Johann Friedrich Boettger played a real trick to attract the world’s attention to him: He pretended to be able to make gold. Since he was a trained apothecary, everybody believed him and it took no wonder that the rulers courted him. Eventually, Augustus the Strong was able to settle the dispute in his favour and had Boettger brought to Dresden. In the search for a suitable place for making gold, the casemates in the Dresden Fortress suggested themselves as appropriate. Perfect conditions were found there to perform scientific experiments in quiet seclusion and in strict secrecy. In January 1708, Johann Friedrich Boettger, jointly with von Tschirnhaus, invented the European hard-paste porcelain. In the Dresden Fortress, which Augustus the Strong also termed »Bastion Venus«, you can still explore the cannon yards, underground bridges and Dresden’s oldest preserved town gate.

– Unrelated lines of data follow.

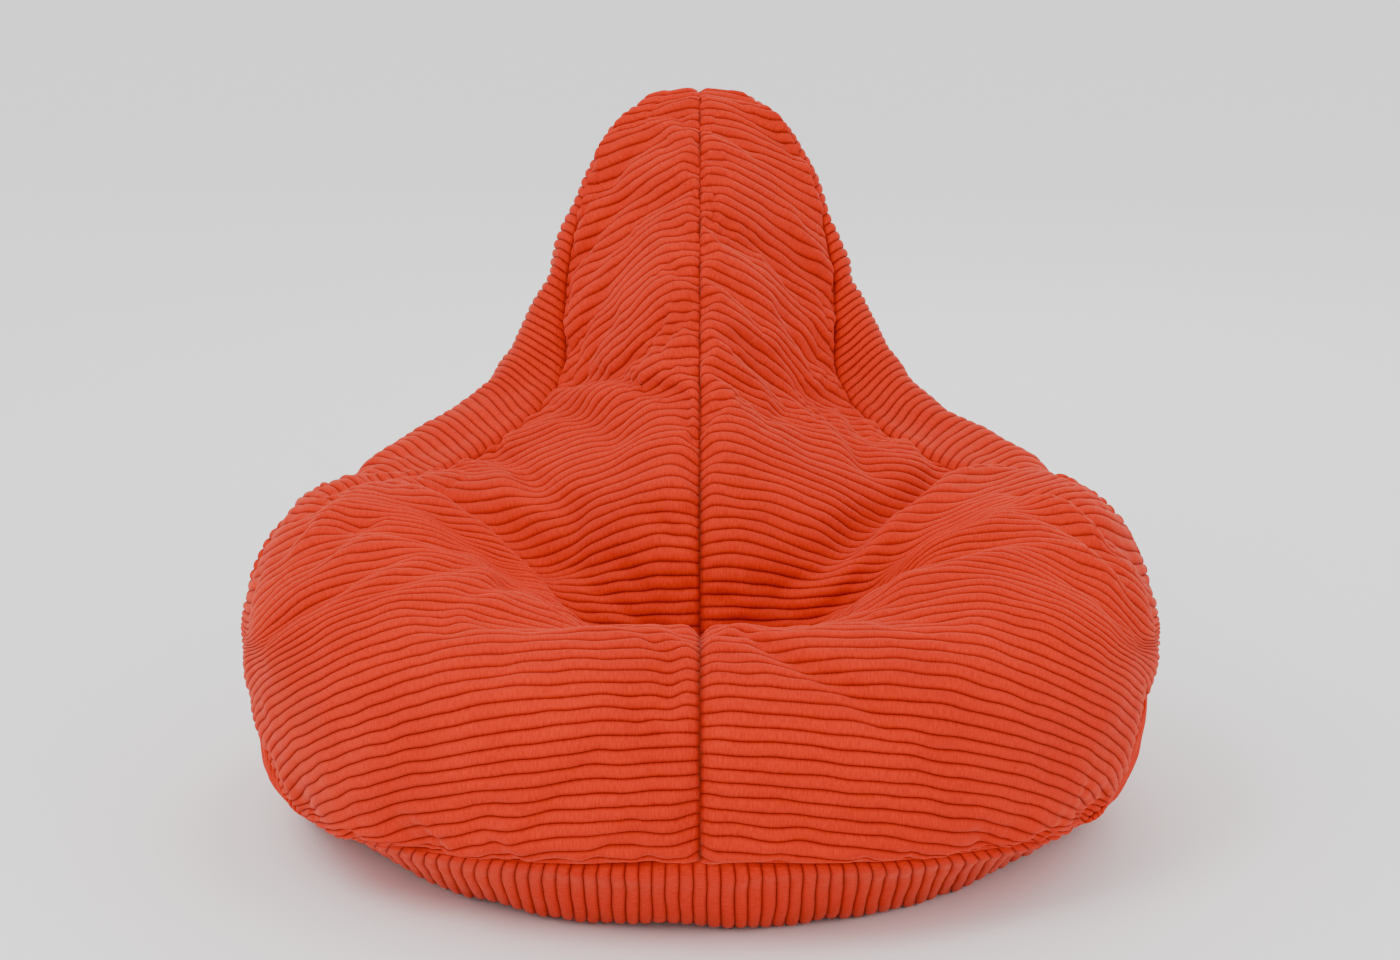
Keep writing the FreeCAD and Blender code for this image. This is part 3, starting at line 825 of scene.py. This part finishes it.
def handle_patch(cloth):
    """The patch that holds the strap: three wales high, with turned-in edges."""
    width, height = PATCH
    down = np.linspace(0, 1, 49)
    across = np.linspace(-0.5, 0.5, 91)
    grid = np.zeros((49, 91, 3))
    grid[..., 0] = across[None, :] * width
    grid[..., 1] = -0.0005 - height * (1 - down[:, None])
    rib = np.sqrt(np.clip(1 - (2 * np.mod(down * 3, 1.0) - 1) ** 2, 0, 1))
    rim = from_border(grid)
    edge = np.sqrt(1 - (1 - np.clip(rim / 0.003, 0, 1)) ** 2)
    grid[..., 2] = -0.001 + edge * (0.0018 + rib[:, None] * 0.0014)
    # The rib value carries painted shade: the patch is darker in the grooves between its three wales and
    # towards its turned-in edges.
    values = {"rib": rib[:, None] * edge, "along": grid[..., 0] + width,
              "across": np.broadcast_to((down * 3 * WALE)[:, None], rim.shape)}
    piece = grid_object("strap_patch", on_head(grid), values)
    finish_piece(piece, cloth, "bag", "corduroy", "handle_patch", fill=FLAT)


def stitches(name, lines, outwards, thread, length=0.0030, gap=0.0013, thick=0.00045):
    """Rows of short stitches, each a rounded bead of thread, along lines on a surface."""
    points, quads = [], []
    around = np.linspace(0, 2 * math.pi, 7)[:-1]
    ring = np.array([0.0, 0.7, 1.0, 0.7, 0.0])
    for line, out in zip(lines, outwards):
        line, out = np.array(line, float), np.array(out, float)
        along = distance_along(line)
        for start in np.arange(gap, along[-1] - length, length + gap):
            stops = np.linspace(start, start + length, 5)
            middle = read_at(stops, along, line)
            up = read_at(start, along, out)
            way = unit(middle[-1] - middle[0])
            flank = np.cross(way, up)
            tube = middle[:, None] + (flank * np.cos(around)[:, None] + up * np.sin(around)[:, None]) * (
                thick * np.maximum(ring, 0.05)[:, None, None])
            tube = np.concatenate([tube, tube[:, :1]], axis=1)
            quads.append(grid_faces(5, 7, sum(len(p) for p in points)).reshape(-1, 4))
            points.append(tube.reshape(-1, 3))
    piece = welded(mesh_object(name, np.concatenate(points), np.concatenate(quads), {}))
    finish_piece(piece, thread, "bag", "thread")
    return piece


def box_line(low, high, level):
    """The outline of an upright box on the patch."""
    corners = np.array([(low[0], low[1]), (high[0], low[1]), (high[0], high[1]), (low[0], high[1]), low])
    line = np.column_stack([corners, np.full(5, level)])
    return straight_runs(line, 60)


def handle_stitching(thread):
    """A crossed box on each end of the strap, and a row round the patch."""
    lines = []
    top, foot, level = -0.029, -0.005, 0.0024
    for side in (-1, 1):
        left, right = side * HANDLE_LEG_X - 0.010, side * HANDLE_LEG_X + 0.010
        lines.append(box_line((left, top), (right, foot), level))
        lines.append(straight_runs([(left, top, level), (right, foot, level)], 20))
        lines.append(straight_runs([(right, top, level), (left, foot, level)], 20))
    lines.append(box_line((-0.0455, -0.0312), (0.0455, -0.0036), 0.0022))
    placed = [on_head(line) for line in lines]
    out = on_head(np.array([(0, 0, 1.0)]))[0] - np.array(HANDLE_ORIGIN)
    piece = stitches("strap_stitches", placed, [np.tile(out, (len(line), 1)) for line in placed], thread)
    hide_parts("handle_stitching")


def zip_stitching(thread):
    """A row of stitches along each edge of the cover beside the zip."""
    lines, ways = [], []
    for way in (-1, 1):
        line = both_sides(rear_edge(way))
        line = line[np.abs(line[:, 0]) < ZIP_HALF_WIDTH - 0.004]
        line[:, 2] += way * 0.0065
        line[:, 1] += way * 0.0065 * REAR_LEAN + 0.0008
        out = unit(line - np.array((0, ZIP_AXIS_Y, 0)))
        out[:, 2] = -0.3
        lines.append(line)
        ways.append(unit(out))
    stitches("zip_stitches", lines, ways, thread)


def care_label(satin):
    """A blank satin tab that hangs from the zip and curls away at its lower end."""
    width, height = LABEL
    down = np.linspace(0, 1, 41)[:, None]
    across = np.linspace(0, 1, 33)[None, :]
    angle = math.radians(LABEL_ANGLE) + across * width / LABEL_RADIUS
    curl = 0.0030 * smooth_step((down - 0.25) / 0.75) + 0.0006 * np.sin(across * 5 + down * 3) * down
    radius = LABEL_RADIUS + curl
    grid = np.zeros((41, 33, 3))
    grid[..., 0] = -np.sin(angle) * radius
    grid[..., 1] = ZIP_AXIS_Y + np.cos(angle) * radius
    grid[..., 2] = LABEL_TOP - down * height
    piece = grid_object("care_tab", grid, {})
    finish_piece(piece, satin, "bag", "label_satin", "care_label")


# -------------------- materials
def new_material(name):
    material = bpy.data.materials.new(name)
    material.use_nodes = True
    nodes = material.node_tree.nodes
    return material, nodes, material.node_tree.links, nodes["Principled BSDF"]


def dial(node, values):
    for key, value in values.items():
        node.inputs[key].default_value = value


def ramp(nodes, links, value, low, high, start, end):
    """A colour that runs from low to high as the value runs from start to end."""
    node = nodes.new("ShaderNodeValToRGB")
    links.new(value, node.inputs["Fac"])
    node.color_ramp.elements[0].position = start
    node.color_ramp.elements[0].color = (*low, 1)
    node.color_ramp.elements[1].position = end
    node.color_ramp.elements[1].color = (*high, 1)
    return node.outputs["Color"]


def times(nodes, links, first, second, factor):
    node = nodes.new("ShaderNodeMix")
    node.data_type = "RGBA"
    node.blend_type = "MULTIPLY"
    node.inputs["Factor"].default_value = factor
    links.new(first, node.inputs["A"])
    links.new(second, node.inputs["B"])
    return node.outputs["Result"]


def noise(nodes, links, vector, scale, detail):
    node = nodes.new("ShaderNodeTexNoise")
    dial(node, {"Scale": scale, "Detail": detail})
    links.new(vector, node.inputs["Vector"])
    return node.outputs["Fac"]


def bumped(nodes, links, shader, height, strength, distance):
    bump = nodes.new("ShaderNodeBump")
    dial(bump, {"Strength": strength, "Distance": distance})
    links.new(height, bump.inputs["Height"])
    links.new(bump.outputs["Normal"], shader.inputs["Normal"])


def position(nodes):
    return nodes.new("ShaderNodeNewGeometry").outputs["Position"]


def corduroy_material():
    material, nodes, links, shader = new_material("corduroy")
    parts = {}
    for key in ("rib", "along", "across"):
        parts[key] = nodes.new("ShaderNodeAttribute")
        parts[key].attribute_name = key
    place = nodes.new("ShaderNodeCombineXYZ")
    links.new(parts["along"].outputs["Fac"], place.inputs["X"])
    links.new(parts["across"].outputs["Fac"], place.inputs["Y"])
    stretch = nodes.new("ShaderNodeMapping")
    stretch.inputs["Scale"].default_value = (1.6, 0.35, 1)
    links.new(place.outputs["Vector"], stretch.inputs["Vector"])
    pile = noise(nodes, links, stretch.outputs["Vector"], 420, 3)
    cloud = noise(nodes, links, position(nodes), 11, 4)

    rib = parts["rib"].outputs["Fac"]
    # Painted shade: the base colour is darker in the grooves between the wales, where rib is low, and
    # lighter on their crests.
    depth = ramp(nodes, links, rib, (0.26, 0.006, 0.0008), (0.61, 0.019, 0.0016), 0.02, 0.85)
    shade = ramp(nodes, links, pile, (0.66, 0.50, 0.45), (1, 1, 1), 0.32, 0.64)
    tone = ramp(nodes, links, cloud, (0.84, 0.74, 0.70), (1, 1, 1), 0.34, 0.66)
    colour = times(nodes, links, depth, shade, 0.6)
    colour = times(nodes, links, colour, tone, 0.6)
    links.new(colour, shader.inputs["Base Color"])
    bumped(nodes, links, shader, pile, 0.45, 0.0009)
    dial(shader, {"Roughness": 0.9, "Specular IOR Level": 0.15, "Sheen Weight": 0.27,
                  "Sheen Roughness": 0.4, "Sheen Tint": (1.0, 0.36, 0.24, 1)})
    return material


def woven_material(name, low, high, pitch, roughness):
    """Plain weave: fine crossing yarns over a slight unevenness of colour."""
    material, nodes, links, shader = new_material(name)
    place = position(nodes)
    yarns = []
    for way in ("X", "Z"):
        wave = nodes.new("ShaderNodeTexWave")
        wave.bands_direction = way
        dial(wave, {"Scale": 0.314 / pitch, "Distortion": 0.6, "Detail": 1})
        links.new(place, wave.inputs["Vector"])
        yarns.append(wave.outputs["Fac"])
    weave = nodes.new("ShaderNodeMath")
    weave.operation = "MAXIMUM"
    links.new(yarns[0], weave.inputs[0])
    links.new(yarns[1], weave.inputs[1])
    colour = ramp(nodes, links, weave.outputs["Value"], low, high, 0.1, 0.9)
    cloud = noise(nodes, links, place, 30, 4)
    tone = ramp(nodes, links, cloud, (0.82, 0.82, 0.82), (1, 1, 1), 0.35, 0.65)
    links.new(times(nodes, links, colour, tone, 0.7), shader.inputs["Base Color"])
    bumped(nodes, links, shader, weave.outputs["Value"], 0.5, pitch * 0.4)
    dial(shader, {"Roughness": roughness, "Sheen Weight": 0.2})
    return material


def moulded_material(name, low, high, scale, roughness, metallic):
    """Moulded plastic or painted metal, slightly uneven in colour and gloss."""
    material, nodes, links, shader = new_material(name)
    cloud = noise(nodes, links, position(nodes), scale, 5)
    colour = ramp(nodes, links, cloud, low, high, 0.35, 0.65)
    links.new(colour, shader.inputs["Base Color"])
    gloss = ramp(nodes, links, cloud, (roughness * 0.8,) * 3, (roughness * 1.25,) * 3, 0.3, 0.7)
    links.new(gloss, shader.inputs["Roughness"])
    bumped(nodes, links, shader, cloud, 0.15, 0.0002)
    dial(shader, {"Metallic": metallic})
    return material


def bead_material():
    """Expanded polystyrene beads, about 4 mm across, with painted shade between them."""
    material, nodes, links, shader = new_material("beads")
    cells = nodes.new("ShaderNodeTexVoronoi")
    dial(cells, {"Scale": 240})
    links.new(position(nodes), cells.inputs["Vector"])
    from_middle = cells.outputs["Distance"]
    # Painted shade: each bead is lighter at its middle and darker towards its edge, where it meets the next
    # bead.
    colour = ramp(nodes, links, from_middle, (0.93, 0.93, 0.92), (0.55, 0.55, 0.54), 0.35, 0.9)
    links.new(colour, shader.inputs["Base Color"])
    bumped(nodes, links, shader, from_middle, -0.8, 0.002)
    dial(shader, {"Roughness": 0.6})
    return material


def paint_zips():
    tape = woven_material("zip_tape", (0.30, 0.015, 0.004), (0.62, 0.050, 0.014), 0.0008, 0.75)
    teeth = moulded_material("zip_teeth", (0.60, 0.050, 0.014), (0.72, 0.075, 0.022), 160, 0.35, 0.0)
    metal = moulded_material("zip_metal", (0.26, 0.25, 0.24), (0.40, 0.39, 0.37), 220, 0.32, 0.9)
    kinds = {"zip_tape_upper": tape, "zip_tape_lower": tape, "zip_teeth_upper": teeth,
             "zip_teeth_lower": teeth, "zip_slider": metal, "zip_stops": metal}
    for prefix in ("", "liner_"):
        for name, material in kinds.items():
            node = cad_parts[prefix + name]
            if not node.material_slots:
                node.data.materials.append(material)
            for slot in node.material_slots:
                slot.material = material


# -------------------- stage
def camera():
    data = bpy.data.cameras.new("camera")
    data.sensor_width = 36.0
    data.lens = 95.1
    eye = bpy.data.objects.new("camera", data)
    eye.location = (0, -3.350, 1.100)
    eye.rotation_euler = (math.radians(90 - 13.31), 0, 0)
    bpy.context.scene.collection.objects.link(eye)
    bpy.context.scene.camera = eye


def area_light(name, place, aim, size, power):
    data = bpy.data.lights.new(name, "AREA")
    data.shape = "DISK"
    data.size = size
    data.energy = power
    lamp = bpy.data.objects.new(name, data)
    lamp.location = place
    lamp.rotation_euler = (Vector(aim) - Vector(place)).to_track_quat("-Z", "Y").to_euler()
    bpy.context.scene.collection.objects.link(lamp)


def studio():
    world = bpy.data.worlds.new("studio")
    world.use_nodes = True
    dial(world.node_tree.nodes["Background"], {"Color": (1, 1, 1, 1), "Strength": 1.4})
    bpy.context.scene.world = world
    area_light("key", (-1.3, -1.8, 2.6), (0, 0, 0.25), 1.6, 46)
    area_light("fill", (2.2, -2.0, 1.4), (0, 0, 0.25), 2.0, 12)
    area_light("rear", (0.5, 2.4, 2.0), (0, 0, 0.3), 2.0, 16)


def floor():
    bpy.ops.mesh.primitive_plane_add(size=14, location=(0, 1.5, 0))
    plane = bpy.context.object
    plane.name = "floor"
    material, nodes, links, shader = new_material("floor")
    dial(shader, {"Base Color": (0.95, 0.95, 0.95, 1), "Roughness": 0.8})
    plane.data.materials.append(material)


# -------------------- assembly
def build():
    camera()
    skin = Skin()
    panels = Panels(skin)
    corduroy = corduroy_material()
    thread = moulded_material("thread", (0.50, 0.030, 0.008), (0.70, 0.055, 0.015), 300, 0.6, 0.0)
    cover(panels, corduroy)
    liner(panels, woven_material("liner_cloth", (0.55, 0.53, 0.48), (0.80, 0.78, 0.72), 0.0011, 0.85))
    beads(panels, bead_material())
    carry_handle(corduroy)
    handle_patch(corduroy)
    handle_stitching(thread)
    zip_stitching(thread)
    care_label(woven_material("label_satin", (0.80, 0.79, 0.76), (0.90, 0.89, 0.86), 0.0004, 0.45))
    paint_zips()
    studio()
    floor()


build()
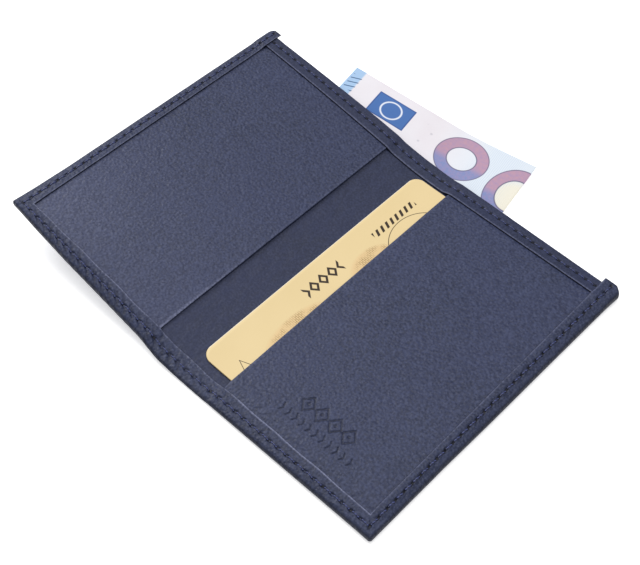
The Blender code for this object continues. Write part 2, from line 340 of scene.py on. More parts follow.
def closed_sheet(name, outer, inner, faces, material, marks=None, printed=None, sharp=35.0, lifted=1.0):
    """A sheet with two skins of the same layout, outer and inner, and a wall round every open edge.

    marks maps an attribute's name to a value for each outer point; printed gives each one's (a, b) in mm.
    """
    count = len(outer)
    # Points that lie in one place become one before the open edges are looked for.
    pairs = np.round(np.column_stack([outer, inner]), 4)
    _, first, same = np.unique(pairs, axis=0, return_index=True, return_inverse=True)
    joined = first[same.ravel()].tolist()
    front = []
    for face in faces:
        loop = [joined[v] for v in face]
        loop = [v for i, v in enumerate(loop) if v != loop[i - 1]]
        if len(loop) > 2:
            front.append(loop)
    # A dictionary keeps the edges in the order in which they are met.
    edges = {edge: True for face in front for edge in zip(face, face[1:] + face[:1])}
    walls = [(b, a, a + count, b + count) for (a, b) in edges if (b, a) not in edges]
    back = [[v + count for v in reversed(face)] for face in front]
    points = place(np.concatenate([outer, inner]), lifted)
    mesh = bpy.data.meshes.new(name)
    mesh.from_pydata(points.tolist(), [], front + back + walls)
    for key, values in (marks or {}).items():
        layer = mesh.attributes.new(key, "FLOAT", "POINT")
        layer.data.foreach_set("value", np.tile(values, 2).astype(np.float32))
    if printed is not None:
        flat = np.zeros((2 * count, 3), np.float32)
        flat[:count, :2] = printed
        flat[count:, :2] = printed
        flat[count:, 2] = 1
        mesh.attributes.new("printed", "FLOAT_VECTOR", "POINT").data.foreach_set("vector", flat.ravel())
    return finish_mesh(name, mesh, material, sharp)


def grid_faces(columns, rows):
    """Quads of a grid whose points run row by row."""
    return [
        [j * columns + i, j * columns + i + 1, (j + 1) * columns + i + 1, (j + 1) * columns + i]
        for j in range(rows - 1)
        for i in range(columns - 1)
    ]


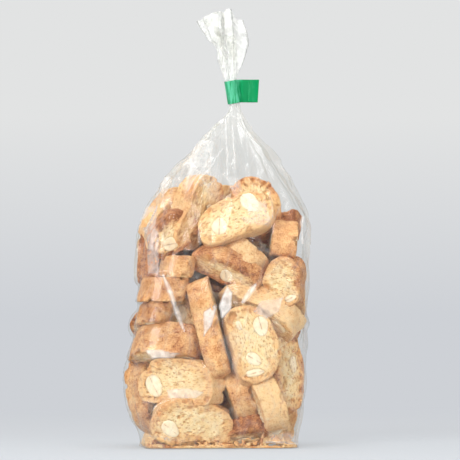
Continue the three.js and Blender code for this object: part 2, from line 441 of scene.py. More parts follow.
def edge_crossings(field, axis):
    """For the grid's edges along one axis: whether the field changes sign, and where."""
    low = field[tuple(slice(None, -1) if k == axis else slice(None) for k in range(3))]
    high = field[tuple(slice(1, None) if k == axis else slice(None) for k in range(3))]
    crossing = (low < 0) != (high < 0)
    span = np.where(crossing, low - high, 1)
    return crossing, np.where(crossing, low / span, 0), low < 0


def surface_net(field, origin, step):
    """The vertices and four-sided faces of the surface where the field is zero."""
    cells = tuple(n - 1 for n in field.shape)
    total = np.zeros(cells + (3,))
    count = np.zeros(cells)
    edges = [edge_crossings(field, axis) for axis in range(3)]
    for axis, (crossing, part, _) in enumerate(edges):
        for shift in np.ndindex(*(1 if k == axis else 2 for k in range(3))):
            window = tuple(slice(None) if k == axis else slice(shift[k], shift[k] + cells[k])
                           for k in range(3))
            hit = crossing[window]
            count += hit
            total += hit[..., None] * np.array(shift)
            total[..., axis] += np.where(hit, part[window], 0)
    used = count > 0
    number = np.full(cells, -1)
    number[used] = np.arange(used.sum())
    vertices = origin + (np.argwhere(used) + total[used] / count[used][:, None]) * step
    faces = []
    for axis, (crossing, _, starts_inside) in enumerate(edges):
        one, two = np.eye(3, dtype=int)[[(axis + 1) % 3, (axis + 2) % 3]]
        inner = tuple(slice(None) if k == axis else slice(1, cells[k]) for k in range(3))
        hit = crossing[inner]
        at = np.argwhere(hit) + one + two
        ring = [at, at - one, at - one - two, at - two]
        quads = np.stack([number[tuple(corner.T)] for corner in ring], axis=1)
        flip = ~starts_inside[inner][hit]
        quads[flip] = quads[flip][:, ::-1]
        faces.append(quads)
    return vertices, np.concatenate(faces)


# The relief of one slice

FINE_STEP = 0.72
COARSE_STEP = 0.95
GRID_MARGIN = 2.2
PORES_PER_FACE = 110
CHIPS = 13
NUT_PROUD = 0.14
NUT_GAP = -0.45
NUT_MARGIN = 0.9
NUT_DEPTH = 1.0


def slice_grid(size, step):
    """A grid of points round a slice, and its first corner."""
    half = np.array(size) / 2 + GRID_MARGIN + np.array([size[2] * 0.12, 0, 0])
    counts = np.ceil(2 * half / step).astype(int) + 1
    return grid_points(*(step * np.arange(n) - h for n, h in zip(counts, half))), -half


def almond_frame(points, almond, thick):
    """The distance outside an almond, and the distance from the split down its middle."""
    u, v, long, wide, lean = almond
    cosine, sine = cosine_sine(lean)
    du, dv = points[..., 0] - u, points[..., 1] - v
    along = du * cosine + dv * sine
    across = dv * cosine - du * sine
    deep = (points[..., 2] - thick / 2) * 0.55
    taper = wide / 2 * (1 - 0.16 * along / (long / 2))
    share = np.sqrt((along / (long / 2)) ** 2 + (across / taper) ** 2 + (deep / 3) ** 2)
    reach = np.sqrt(along ** 2 + across ** 2 + deep ** 2)
    outside = reach * (1 - 1 / np.maximum(share, 1e-3))
    return outside, np.abs(across - 0.06 * along)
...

Details on the Dresden Fortress

Further to Station B – Meissen Albrechtsburg Castle, approx. 27 km

Albrechtsburg Castle (B)

As early as in summer 1710, Augustus the Strong relocated the manufactory to Albrechtsburg Castle in Meissen. There was sufficient space there and, first of all, the recipe of porcelain-making could be kept a well-hidden secret there.

The time of the porcelain manufactory is revived in the new permanent exhibition: Those who keep their ears and eyes wide open may trace the history of porcelain-making in short and thrilling stories and hear the space-filling sound made by the workmen. The digital laboratory is certainly of interest to both the young and the young-at-heart: Have a go at making porcelain yourself and have your own self-made pot fired. At Albrechtsburg Castle you can learn more about the unusual architecture of the first palace built in Germany. Feel as if you were put into a »painted picture book« and learn more about the regional history of rulers and lands.

Details on Albrechtsburg Castle

Further to Station C - Dresden Zwinger, approx. 26 km

Dresden Zwinger (C)

All the splendour of the White Gold can be admired in the Porcelain Collection of the Dresden State Art Collections in the Zwinger. The collection was founded by Augustus the Strong in 1715. Today it comprises about 20,000 pieces of porcelain art. What is on show is not only life-size animals of porcelain, such as monkeys and lions, from the Meissen production, but also finest traditional East-Asian porcelain, mainly dating from the 17th and 18th centuries. It is not just for nothing that the collection ranks among the largest and qualitatively most precious of its kind.

However, porcelain is not just a visual pleasure, it can also be a feast to the ears: in the Zwinger yard, right behind the entrance to the Porcelain Collection, there is the Glockenspiel Pavilion. 40 porcelain bells manufactured in Meissen delight visitors to the Zwinger several times a day playing tunes by Vivaldi or Carl Maria von Weber.

Details on the Dresden Zwinger

How an apothecary changed the world: It is a story written by people with a great deal of curiosity, inquisitiveness and an affection for beautiful things. For one part, there was the Elector Augustus the Strong who indulged in the pleasures of life, but was little successful in the military respect. And, for the other, there was the scholar from Upper Lusatia, Ehrenfried Walther von Tschirnhaus. He was not only well-educated in physics and mathematics, but also knowledgeable in mineralogy and alchemy. Johann Friedrich Boettger, the apothecary and alchemist from Thuringia, did not exactly volunteer in what later turned out to be his great contribution to inventing the white European hard-paste porcelain. What the two of them invented proved to be of great effect for the Elector: The gaping deficit in the state’s treasury could be balanced a little. In the end, it was only to substitute one of the Elector’s addictions for another – the »maladie de porcelaine« or porcelain disease.
There is much to explore in the quest for the stories behind the White Gold. And the historical places of action and a large part of the Saxon Elector’s porcelain collection can still be seen today. Allow yourself to be infected by the »maladie de porcelaine«.